First he informed me that there was no facility in Acapulco called the New Marina. There were some disintegrating docks next door to the Yacht Club, but the owners weren’t taking any transients. We would have to suffer as he had, anchored in 60-feet of water, and gnash our teeth when it blew like stink as it had the night before.

I paddled our little inflatable over to the docks in question. The dockmaster apologized for not having a VHF, and said we could have a slip for a few nights no problema, as long as we were willing to pay 50 cents a foot. Mr. Helpful had been right about one thing, however. The wooden docks were in shambles, broken and rotten planks were kept from drifting away by crude polypropelene lashes. Still, the shoreside facility was in fine shape (including a nice swimming pool), the staff friendly and the security good.
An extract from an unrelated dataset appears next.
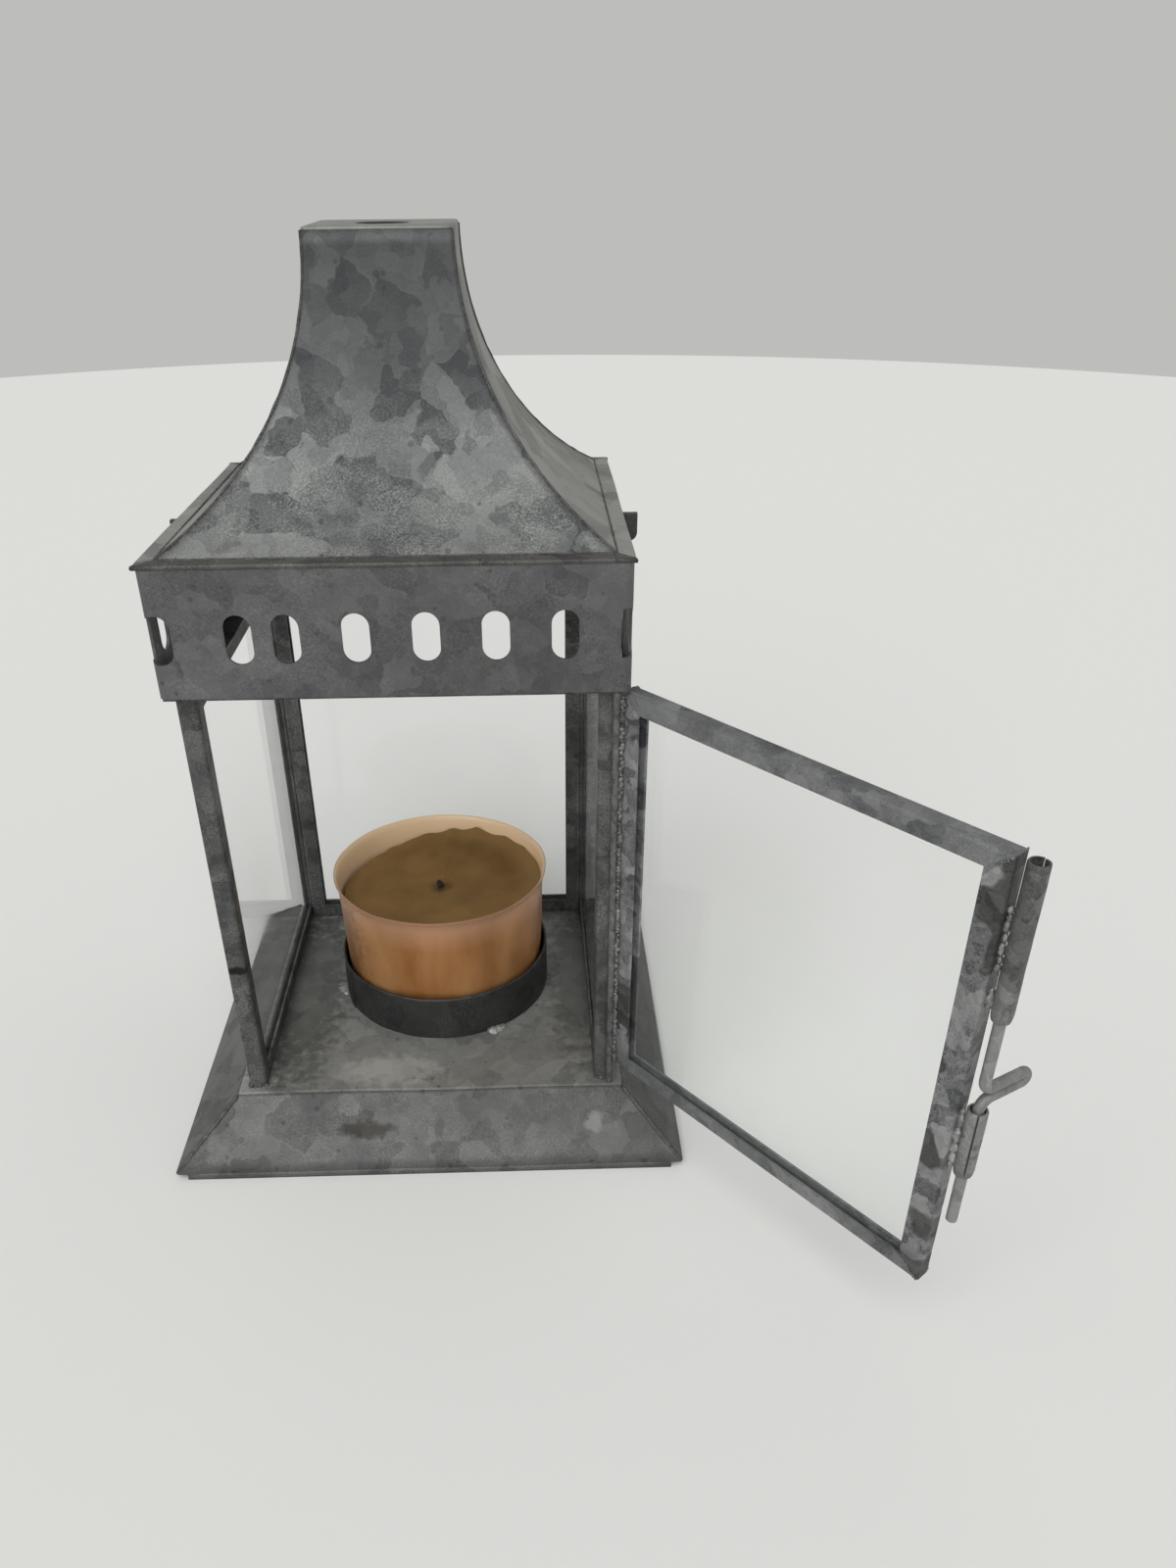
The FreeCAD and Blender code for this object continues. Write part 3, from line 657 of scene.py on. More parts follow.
for depth, inset in ((1.5, 0.02), (4.0, 0.1), (21.4, 0.9)):
    level = max(wax_foot, wax_level - depth * MM)
    ring = []
    for turn in range(turned_segments):
        angle = math.tau * turn / turned_segments
        reach = wax_edge(angle) - inset * MM
        ring.append(wax_form.verts.new(round_point(candle_centre, angle, reach, level)))
    wax_rows.append(ring)
wax_rows.append([wax_form.verts.new(candle_centre + Vector((0, 0, wax_foot)))])
skin(wax_form, wax_rows)
wax_piece = settle("candle_wax_cake", solid_mesh("candle_wax_cake", wax_form, 50.0), "candle")
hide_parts("candle_wax", "candle_wick_tab")

wax, tree, shader = fresh_material("brown_wax")
place = object_place(tree)
cloud = cloud_of(tree, place, 110.0, 4.0)
grain = cloud_of(tree, place, 1400.0, 3.0)
wick_foot = (candle_centre[0], candle_centre[1], wax_level)
wick_far = add(tree, "ShaderNodeVectorMath", {0: place, 1: wick_foot}, operation="DISTANCE").outputs["Value"]
colour = mix_colour(tree, ranged(tree, cloud, 0.3, 0.7), (0.165, 0.088, 0.027, 1), (0.275, 0.16, 0.056, 1))
colour = mix_colour(tree, ranged(tree, wick_far, 0.013, 0.018, 0.0, 0.6), colour, (0.34, 0.215, 0.09, 1))
colour = mix_colour(tree, ranged(tree, wick_far, 0.0008, 0.0026, 0.75, 0.0), colour, (0.03, 0.02, 0.012, 1))
surface(tree, shader, colour, ranged(tree, cloud, 0.3, 0.7, 0.42, 0.58),
        figure(tree, "ADD", cloud, grain), 0.25)
shader.inputs["Specular IOR Level"].default_value = 0.08
lay_material(wax_piece, wax)

wick_rise = 0.1 * MM
wick_depth = 3.0 * MM
wick_radius = 0.55 * MM
wick_lean = (-0.5 * MM, 0.2 * MM)
wick_steps = 14
wick_sides = 12
wick_form = bmesh.new()
wick_rows = []
for step in range(wick_steps + 1):
    share = step / wick_steps
    height = wax_level - wick_depth + share * (wick_rise + wick_depth)
    middle = candle_centre + Vector((wick_lean[0] * share * share, wick_lean[1] * share, 0))
    ring = []
    for turn in range(wick_sides):
        angle = math.tau * turn / wick_sides + share * 5
        strand = 1 + 0.16 * math.cos(3 * (angle - share * 9)) + 0.12 * noise.noise((angle, share * 9, 0))
        reach = wick_radius * strand * (1 - 0.45 * max(0, share - 0.8) * 5)
        ring.append(wick_form.verts.new(round_point(middle, angle, reach, height)))
    wick_rows.append(ring)
skin(wick_form, wick_rows, ends=True)
wick_piece = settle("candle_wick_stub", solid_mesh("candle_wick_stub", wick_form, 70.0), "candle")
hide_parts("candle_wick")
char, tree, shader = fresh_material("charred_wick")
grain = cloud_of(tree, object_place(tree), 3000.0, 3.0)
colour = mix_colour(tree, grain, (0.004, 0.004, 0.004, 1), (0.035, 0.03, 0.025, 1))
surface(tree, shader, colour, relief=grain, strength=0.8, depth=0.0002)
shader.inputs["Roughness"].default_value = 0.9
lay_material(wick_piece, char)

# Panes: glass held in folded channels of zinc coated sheet, mitred and soldered at the corners.
# Three panes are soldered upright on the deck; the sheet is darker and more blotched than the roof's.
channel_zinc = zinc_material("channel_zinc", (0.036, 0.038, 0.041), (0.15, 0.15, 0.147), metallic=0.4,
                             bump=0.4, Crystals_per_Metre=420.0, Bloom=0.4, Pits=0.4, Grime=0.5, Contrast=1.1,
                             Stains=0.4)
door_zinc = zinc_material("door_zinc", (0.07, 0.072, 0.078), (0.33, 0.33, 0.335), metallic=0.4, bump=0.4,
                          Crystals_per_Metre=380.0, Bloom=0.45, Pits=0.3, Grime=0.35, Contrast=1.6,
                          Stains=0.75)
rail_zinc = zinc_material("rail_zinc", (0.09, 0.093, 0.10), (0.27, 0.275, 0.28), metallic=0.4, bump=0.4,
                          Crystals_per_Metre=300.0, Bloom=0.35, Pits=0.3, Grime=0.3, Contrast=1.2,
                          Stains=0.25)
# painted shade: a near-black slit on the front of the left post, where a small lug with a hole casts its
# shadow; the lug is not modelled
mark(channel_zinc, (-29.9, -27.3, 34.3), (3.5, 3.5, 0.75), (0.003, 0.003, 0.003, 1), 1.0)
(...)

Welcome to Acapulco.

We walked over to the Yacht Club, where the Port Captain maintains a satellite office, to “clear in” to Acapulco, even though we had already cleared in to Mexico when we arrived at Huatulco. The club was a beautiful world-class facility, with manicured grounds, statuary and a shady open-air restaurant. Here, too, was in the only fuel dock in the city. The boats, mostly of the sportfish variety, were med-moored to both concrete piers and floating docks. A concrete breakwater provided a breakwater against the Pacific surge. Had there been room, the price would have been a buck a foot. There is a small but well stocked marine store on the grounds.

Back on our docks, Chef Charles struck up a conversation with an old guy, who had been cleaning boat bottoms in Acapulco since the days of Errol Flynn. He was a little guy and his wrinkled face was made even more interesting by the permanent oval impression left by his diving mask, which was his only equipment other than a scrapper. He was incredibly fit for his age, tough as wet leather.
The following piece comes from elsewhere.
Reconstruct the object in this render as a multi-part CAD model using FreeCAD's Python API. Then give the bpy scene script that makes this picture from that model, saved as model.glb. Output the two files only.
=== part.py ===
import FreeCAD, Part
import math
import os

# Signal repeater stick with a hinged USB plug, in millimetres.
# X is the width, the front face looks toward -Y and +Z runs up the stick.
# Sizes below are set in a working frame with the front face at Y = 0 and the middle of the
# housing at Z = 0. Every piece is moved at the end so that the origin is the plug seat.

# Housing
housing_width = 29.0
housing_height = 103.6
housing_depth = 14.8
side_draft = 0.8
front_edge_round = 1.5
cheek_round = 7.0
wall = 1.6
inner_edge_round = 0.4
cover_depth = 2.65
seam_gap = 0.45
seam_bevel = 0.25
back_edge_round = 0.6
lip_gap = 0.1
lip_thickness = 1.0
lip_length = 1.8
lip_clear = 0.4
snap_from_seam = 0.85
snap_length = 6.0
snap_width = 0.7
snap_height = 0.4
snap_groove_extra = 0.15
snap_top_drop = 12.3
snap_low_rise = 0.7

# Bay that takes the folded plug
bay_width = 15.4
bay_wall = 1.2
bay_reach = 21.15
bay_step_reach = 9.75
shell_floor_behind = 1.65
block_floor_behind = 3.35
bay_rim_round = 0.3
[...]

Once, he said, the area around the yacht club and the hills behind comprised Acapulco in its entirety, in the days when European royalty and Hollywood stars came here to cavort away from their courtiers and gossip columnists. None of the high-rise hotels that lined the beach opposite existed, he said.

The old guy took some of our old food that was starting to go bad from lack of refrigeration and declared that if we were throwing out any old clothes he would take those too. “In all my life, I have never had refrigeration,” he told Chef Charles. The old guy lived in a shack in a wooded area of the marina.

One of the contradictions of Mexico is that restaurants are significantly less expensive, say by a third, than their U.S. equivalents, but food in the supermarkets costs the same as ours. The bargains we see in Mexico are largely due to disparities in wages and overhead, not the raw materials of life. So you might as well stock the larder while you’re stateside, except for fresh fish and that most excellent of Mexican staples, beer.

For me half the fun of dining out in Acapulco was getting there. In one of the great ironies of the 20th Century, Hitler’s vision of Aryan transport-the Volkswagen beetle, the original, not the retro version-landed in the decidedly non-Aryan nation of Mexico. They’re mass produced nearby with few changes from The Bug of the 60s, and make up 90 percent of Acapulco’s enormous taxi fleet. As one driver quipped, these blue-fendered, $8,000 machines swarm the streets like so many cucarachas. Chef Charles, Barbara and I were stylin’.

Acapulco’s many fine restaurants are an obvious attraction, as is its nightlife and general goofiness. Like the guy who rolls on a pile of broken glass for tips and the 20-story bungee jumping tower looming over the palapa beach bars. Get a few blocks away from the beach, however, and you find a working Mexican city, dusty and devoid of any palm trees. I went no further inland.

Truth be told, Acapulco was only worth only two or three days of my life, but we had tarried to give Barbara her own taste of the place, since she had joined us late. Only 110 nautical miles northwest of Acapulco was another Mexican harbor town called Zihuatanejo; our plan was to make an overnight run and spend a couple days there before packing Barbara back to Acapulco Airport on a bus and continuing our journey.

We fueled at the yacht club (expensive at around $2.30 a gallon), and passed by the city’s famous diving cliff just as a young Mexican plunged for the cameras. Later Chef Charles caught a sailfish, which are abundant in these waters. He was too much fish for us, and we let him go. We dropped the hook in Zihuatanejo the hour before dawn.

The harbor was a scaled-down version of Acapulco. A small marina with gas dock occupied the same well protected northwest corner. A village stood at the head of the bay, and the south side had a modest hotel district. The palm-lined beach was arrayed with dozens of colorful fishing pangas.

Zihuatanejo was a pretty place-the only evidence of menace was a 38-foot cruising sailboat wrecked on the beach and half buried in the sand. The name on the transom was Freedom. Some gringo’s dream had died here.

This harbor turned out to be a big cruising hangout. There were about 90 boats at anchor-mostly sail. Each morning, as if on cue, the inflatable fleet headed toward the beach, each carrying one middle-aged male and female of the human species. Awaiting them were a score of restaurants and hundreds of jewelry and trinket shops. The town was neat and clean and, despite the shops, not too touristy, though the place was loaded with French-Canadian tourists. Not the worst place, I thought, to spend a 48th birthday.

Next morning-January 13, 2003-we packed Barbara off to Acapulco on the first-class bus, and Charles and I readied for the next leg, 600 nautical miles to Cabo San Lucas at the tip of the Baja Peninsula, skipping Puerto Vallarta entirely.  We left that afternoon.